Hi,
> while thinking about this thread, the following question came into my mind:
>
> What result would one actually expect from the gamut warning for
> _perceptual_ (or satuartion) intent?
> [...]
> My intuitive feeling sais, that I rather would not like to get this
> color marked, since it can be printed without clipping.
>[...]
Gamut checking is performed before the perceptual mapping.
A "perfect" perceptual or saturation intent, using perceptual mapping
on both sides may also have colors outside *destination* gamut.
For example, if you have a transform from euroscale to SWOP, the gamut
tag is being computed for SWOP using rel. colorimetric.

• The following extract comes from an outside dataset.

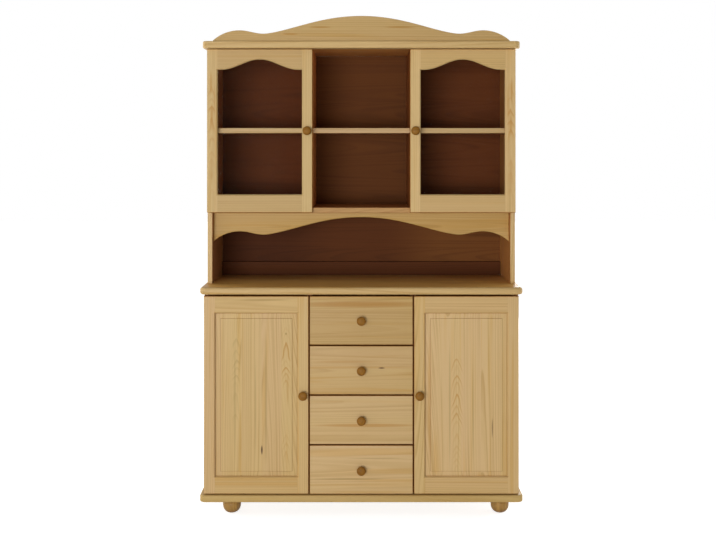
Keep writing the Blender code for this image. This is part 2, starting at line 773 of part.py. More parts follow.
def make_base_doors():
    """Two framed doors, each with a raised panel held in a groove."""
    near = PARTITION_MIDDLE + FRONT_GAP / 2
    groove_front = BASE_FACE_Y + PANEL_GROOVE_SETBACK
    groove_back = groove_front + PANEL_TONGUE + 2 * SEAT_GAP
    knob_height = (BASE_FRONT_LOW + BASE_FRONT_HIGH) / 2
    z_hole = (BASE_FRONT_LOW + BASE_RAIL, BASE_FRONT_HIGH - BASE_RAIL)
    z_groove = (z_hole[0] - PANEL_GROOVE_DEPTH, z_hole[1] + PANEL_GROOVE_DEPTH)
    for side_name, side in SIDES:
        place = (side * DOOR_OUTER, BASE_DOOR_BACK_Y - HINGE_AXIS_FORWARD, knob_height)
        pivot = pivot_at(f"base_door_{side_name}_pivot", place)
        outline = rectangle((side * near, side * DOOR_OUTER), (BASE_FRONT_LOW, BASE_FRONT_HIGH))
        frame = soft_fronted(outline, BASE_FACE_Y, BASE_DOOR_BACK_Y, FRONT_SOFTENING)
        x_hole = (side * (near + BASE_STILE), side * (DOOR_OUTER - BASE_STILE))
        x_groove = (x_hole[0] - side * PANEL_GROOVE_DEPTH, x_hole[1] + side * PANEL_GROOVE_DEPTH)
        knob_x = side * (near + BASE_STILE / 2)
        tools = [
            moulded_hole(rectangle(x_hole, z_hole), BASE_FACE_Y, BASE_DOOR_BACK_Y),
            box(x_groove, (groove_front, groove_back), z_groove),
            spigot_bore(knob_x, BASE_FACE_Y, knob_height),
            *cup_tools(side, BASE_DOOR_BACK_Y, BASE_FRONT_LOW, BASE_FRONT_HIGH),
        ]
        piece(f"base_door_frame_{side_name}", carve(frame, tools), "pine", pivot)
        panel = fielded_panel(
            (x_groove[0] + side * SEAT_GAP, x_groove[1] - side * SEAT_GAP),
            groove_back - SEAT_GAP,
            (z_groove[0] + SEAT_GAP, z_groove[1] - SEAT_GAP),
        )
        piece(f"base_door_panel_{side_name}", panel, "pine", pivot)
        make_knob(f"base_door_knob_{side_name}", knob_x, BASE_FACE_Y, knob_height, pivot)


def make_hutch_doors():
    """Two glazed doors with an arched opening, the pane held from behind by a bead."""
    near = PARTITION_NEAR + HUTCH_DOOR_REVEAL
    middle = (near + DOOR_OUTER) / 2
    half_hole = (DOOR_OUTER - near) / 2 - HUTCH_STILE
    hole_low = HUTCH_DOOR_LOW + HUTCH_BOTTOM_RAIL
    hole_high = HUTCH_DOOR_HIGH - HUTCH_TOP_RAIL
    pane_front = HUTCH_FACE_Y + GLASS_LIP + SEAT_GAP
    pane_back = pane_front + GLASS_THICK
    knob_height = (HUTCH_DOOR_LOW + HUTCH_DOOR_HIGH) / 2
    rebate_z = (hole_low - GLASS_REBATE, hole_high + GLASS_REBATE)
    for side_name, side in SIDES:
        place = (side * DOOR_OUTER, HUTCH_DOOR_BACK_Y - HINGE_AXIS_FORWARD, knob_height)
        pivot = pivot_at(f"hutch_door_{side_name}_pivot", place)
        outline = rectangle((side * near, side * DOOR_OUTER), (HUTCH_DOOR_LOW, HUTCH_DOOR_HIGH))
        frame = soft_fronted(outline, HUTCH_FACE_Y, HUTCH_DOOR_BACK_Y, FRONT_SOFTENING)
        hole = arch_outline(side * middle, half_hole, hole_low, hole_high - ARCH_RISE)
        rebate_half = half_hole + GLASS_REBATE
        rebate_x = (side * middle - rebate_half, side * middle + rebate_half)
        knob_x = side * (near + HUTCH_STILE / 2)
        tools = [
            moulded_hole(hole, HUTCH_FACE_Y, HUTCH_DOOR_BACK_Y),
            box(rebate_x, (HUTCH_FACE_Y + GLASS_LIP, HUTCH_DOOR_BACK_Y + CUT_OVERRUN), rebate_z),
            spigot_bore(knob_x, HUTCH_FACE_Y, knob_height),
            *cup_tools(side, HUTCH_DOOR_BACK_Y, HUTCH_DOOR_LOW, HUTCH_DOOR_HIGH),
        ]
        piece(f"hutch_door_frame_{side_name}", carve(frame, tools), "pine", pivot)
        seat_x = (rebate_x[0] + SEAT_GAP, rebate_x[1] - SEAT_GAP)
        seat_z = (rebate_z[0] + SEAT_GAP, rebate_z[1] - SEAT_GAP)
        pane = box(seat_x, (pane_front, pane_back), seat_z)
        piece(f"hutch_door_glass_{side_name}", pane, "glass", pivot)
        bead = box(seat_x, (pane_back + SEAT_GAP, HUTCH_DOOR_BACK_Y), seat_z)
        inside = box(
            (rebate_x[0] + GLASS_REBATE, rebate_x[1] - GLASS_REBATE),
            (pane_back - CUT_OVERRUN, HUTCH_DOOR_BACK_Y + CUT_OVERRUN),
            (rebate_z[0] + GLASS_REBATE, rebate_z[1] - GLASS_REBATE),
        )
        piece(f"glazing_bead_{side_name}", carve(bead, [inside]), "pine", pivot)
        make_knob(f"hutch_door_knob_{side_name}", knob_x, HUTCH_FACE_Y, knob_height, pivot)


def make_hutch_sides():
    """The two sides of the hutch, which stand on the worktop."""
    z_limits = (WORKTOP_TOP + SEAT_GAP, HUTCH_TOP - SEAT_GAP)
    shelf_front = HUTCH_FRONT_Y + SHELF_SETBACK - SEAT_GAP
    floor_front = HUTCH_FRONT_Y - CUT_OVERRUN
    for side_name, side in SIDES:
        shape = board((side * INNER_HALF, side * CASE_HALF), (HUTCH_FRONT_Y, REAR_Y), z_limits)
        dado_span = (side * (INNER_HALF - CUT_OVERRUN), side * (INNER_HALF + DADO_DEPTH))
        tools = [
            rebate_tool(side, HUTCH_BACK_FRONT_Y, z_limits),
            dado_tool(dado_span, shelf_front, HUTCH_SHELF_LOW, SHELF_THICK),
            dado_tool(dado_span, floor_front, BAY_FLOOR_BOTTOM, BAY_FLOOR_THICK),
        ]
        piece(f"hutch_side_{side_name}", carve(shape, tools), "pine")


def make_hutch_partitions():
    """The two partitions between the hutch's bays, housed for the shelves on both faces."""
    z_limits = (BAY_FLOOR_TOP + SEAT_GAP, HUTCH_TOP - SEAT_GAP)
    shelf_front = HUTCH_FRONT_Y + SHELF_SETBACK - SEAT_GAP
    for side_name, side in SIDES:
        shape = board(
            (side * PARTITION_NEAR, side * PARTITION_FAR),
            (HUTCH_FRONT_Y, HUTCH_BACK_FRONT_Y - SEAT_GAP),
            z_limits,
        )
        near_span = (side * (PARTITION_NEAR - CUT_OVERRUN), side * (PARTITION_NEAR + DADO_DEPTH))
        far_span = (side * (PARTITION_FAR - DADO_DEPTH), side * (PARTITION_FAR + CUT_OVERRUN))
        tools = [
            dado_tool(span, shelf_front, HUTCH_SHELF_LOW, SHELF_THICK) for span in (near_span, far_span)
        ]
        piece(f"hutch_partition_{side_name}", carve(shape, tools), "pine")


def make_hutch_shelves():
    """A shelf in each of the three bays."""
    y_limits = (HUTCH_FRONT_Y + SHELF_SETBACK, HUTCH_BACK_FRONT_Y - SEAT_GAP)
    z_limits = (HUTCH_SHELF_LOW, HUTCH_SHELF_LOW + SHELF_THICK)
    housed = DADO_DEPTH - SEAT_GAP
    centre_half = PARTITION_NEAR + housed
    piece("hutch_shelf_centre", board((-centre_half, centre_half), y_limits, z_limits), "pine")
    for side_name, side in SIDES:
        x_limits = (side * (PARTITION_FAR - housed), side * (INNER_HALF + housed))
        piece(f"hutch_shelf_{side_name}", board(x_limits, y_limits, z_limits), "pine")


def make_bay_floor():
    """The board under the three bays, housed in both sides."""
    half = INNER_HALF + DADO_DEPTH - SEAT_GAP
    shape = board(
        (-half, half),
        (HUTCH_FRONT_Y, HUTCH_BACK_FRONT_Y - SEAT_GAP),
        (BAY_FLOOR_BOTTOM, BAY_FLOOR_TOP),
    )
    piece("bay_floor", shape, "pine")


def make_hutch_back():
    """The back panel of the hutch, in rebates a little in from the rear edges."""
    half = INNER_HALF + BACK_REBATE - SEAT_GAP
    shape = box(
        (-half, half),
        (HUTCH_BACK_FRONT_Y, HUTCH_BACK_REAR_Y),
        (WORKTOP_TOP + SEAT_GAP, HUTCH_TOP - SEAT_GAP),
    )
    piece("hutch_back", shape, "back_panel")


def make_rear_rail():
    """The rail that ties the hutch sides together behind the niche."""
    half = INNER_HALF - SEAT_GAP
    y_back = HUTCH_BACK_FRONT_Y - SEAT_GAP
    z_low = WORKTOP_TOP + SEAT_GAP
    shape = board((-half, half), (y_back - REAR_RAIL_THICK, y_back), (z_low, z_low + REAR_RAIL_HEIGHT))
    piece("rear_rail", shape, "back_panel")


def make_pediment():
    """The serpentine board that crowns the cornice."""
    half = CASE_HALF - PEDIMENT_SIDE_INSET
    floor = CORNICE_TOP + SEAT_GAP
    curve = [(x, floor + PEDIMENT_STRIP + rise) for x, rise in serpentine_points(half)]
    outline = [(-half, floor), (half, floor), *reversed(curve)]
    y_front = CORNICE_FRONT_Y + PEDIMENT_SETBACK
    shape = soft_fronted(outline, y_front, y_front + SERPENTINE_THICK, SERPENTINE_SOFTENING / 2)
    piece("pediment", shape, "pine")


def make_apron():
    """The serpentine board that hangs under the bay floor, over the niche."""
    half = INNER_HALF - SEAT_GAP
    ceiling = BAY_FLOOR_BOTTOM - SEAT_GAP
    curve = [(x, ceiling - APRON_END_DEPTH + rise) for x, rise in serpentine_points(half)]
    outline = [*curve, (half, ceiling), (-half, ceiling)]
    y_front = HUTCH_FRONT_Y + APRON_RECESS
    shape = soft_fronted(outline, y_front, y_front + SERPENTINE_THICK, SERPENTINE_SOFTENING)
    piece("apron", shape, "pine")


def main():
    """Build every piece from the floor up."""
    clear_scene()
    make_feet()
    make_base_board()
    make_base_sides()
    make_base_partitions()
    make_base_shelves()
    make_base_back()
    make_drawers()
    make_base_doors()
    make_worktop()
    make_hutch_sides()
    make_hutch_back()
    make_rear_rail()
    make_bay_floor()
    make_apron()
    make_hutch_partitions()
    make_hutch_shelves()
    make_hutch_doors()
    make_hinges()
    make_cornice()
    make_pediment()


main()
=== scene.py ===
"""Looks of a pine dresser: woods for its boards, finer turned and moulded pieces, and a pale studio.

Metres throughout, +Z up, the dresser's front towards -Y.
"""

import functools
import math

import bmesh
import bpy
from mathutils import Matrix, Vector


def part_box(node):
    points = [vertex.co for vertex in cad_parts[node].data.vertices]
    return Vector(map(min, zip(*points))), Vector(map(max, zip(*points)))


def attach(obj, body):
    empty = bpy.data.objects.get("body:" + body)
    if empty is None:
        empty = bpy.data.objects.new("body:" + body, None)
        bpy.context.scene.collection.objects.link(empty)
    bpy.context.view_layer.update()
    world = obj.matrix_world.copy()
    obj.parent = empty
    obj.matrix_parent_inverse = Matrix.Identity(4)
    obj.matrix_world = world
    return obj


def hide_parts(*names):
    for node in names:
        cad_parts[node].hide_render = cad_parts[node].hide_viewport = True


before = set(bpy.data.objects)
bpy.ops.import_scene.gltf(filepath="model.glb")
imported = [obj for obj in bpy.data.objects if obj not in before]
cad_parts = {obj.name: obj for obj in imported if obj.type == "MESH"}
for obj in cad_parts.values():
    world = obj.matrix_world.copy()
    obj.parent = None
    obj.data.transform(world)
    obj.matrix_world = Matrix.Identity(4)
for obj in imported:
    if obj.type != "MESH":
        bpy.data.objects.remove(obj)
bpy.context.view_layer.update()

bl_info = {
    "name": "Pine dresser",
    "version": (1, 0, 0),
    "blender": (4, 5, 0),
    "location": "3D View > Sidebar > Dresser",
    "description": "Dresses the packed boards of a pine dresser and sets up a pale studio",
    "category": "Object",
}

SIDES = (("left", -1), ("right", 1))
CASES = ("base", "hutch")
DRAWERS = (1, 2, 3, 4)
AXES = {"x": 0, "y": 1, "z": 2}
REARWARD = (0, 1, 0)

# Tolerances, and a coordinate beyond every piece
MERGE = 0.00001
HAIR = 0.0001
SHARP_ANGLE = math.radians(32)
FAR = 2.0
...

The perceptual AtoB0 for euroscale is the inverse of perceptual
euroscale output, so all input contone combinations falls inside
euroscale gamut, but not necesarely on SWOP gamut.
The pipeline is something like:
Input profile -> PCS -> Gamut check *for output* -> PCS -> output profile
. Perceptual Rel. colorimetric Perceptual
So, perceptual in input profile means all PCS values are in gamut
for input profile, but not necesarely for output.
Please also note that most of the habitual workspaces (sRGB, AdobeRGB,
etc) only implements rel. colorimetric, so a perceptual transform going
on, say, AdobeRGB to SWOP can make this effect even more evident.
Does it make sense to you?
Regards
Marti.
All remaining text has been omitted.